Evaluating changes in flood frequency due to climate change in the Western Cape, South Africa

Abstract

AbstractThis study assesses the impact of climate change on flood frequency across seven sites in the Western Cape province of South Africa. The calibrated Water Resources Simulation Model (WRSM)/Pitman hydrological model was run using precipitation inputs from two representative concentration pathways (RCP) scenarios (RCP 4.5 and 8.5) using a combination of eight global circulatory models (GCM) for the two periods (2030–2060 and 2070–2100). GCMs were statistically downscaled using the delta change (DC), linear scaling (LS) and quantile delta mapping (QDM) approaches. Average daily discharge was estimated from each downscaled daily precipitation dataset using the Pitman/WRSM model with the Fuller and Sangal estimation methods used to calculate daily instantaneous peak flows. Flood frequency curves (FFC) were generated using the annual maximum series (AMS) for the GCM ensemble mean and individual GCMs for the return periods between 2 and 100 years.
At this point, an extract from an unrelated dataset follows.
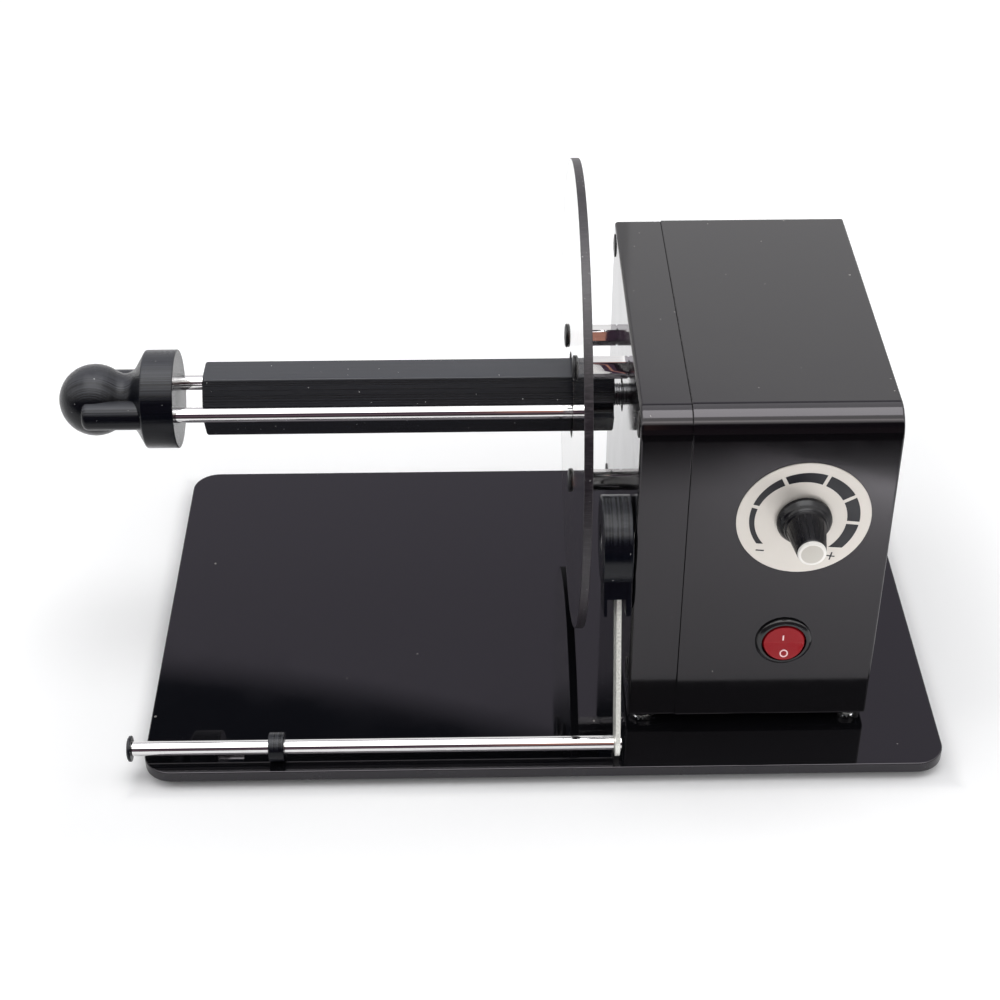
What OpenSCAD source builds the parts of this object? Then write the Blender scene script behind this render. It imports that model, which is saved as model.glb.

FFCs generated based on LS and QDM downscaling methods were aligned for the GCM ensemble mean in terms of the direction of FFCs. Further analysis was conducted using outputs based on the QDM approach, given its suitability in projecting peak flows. Under this method, both Fuller and Sangal FFCs exhibited a decreasing trend across the Jonkershoek and Little Berg River sites; however, estimated quantiles for low-probability events were higher under the Fuller method. This study noted the variation in FFCs from individual GCMs compared to the FFC representing the GCM ensemble mean. Further research on climate change flood frequency analysis (FFA) in South Africa should incorporate other advanced downscaling and instantaneous peak flow estimation (IPF) methods.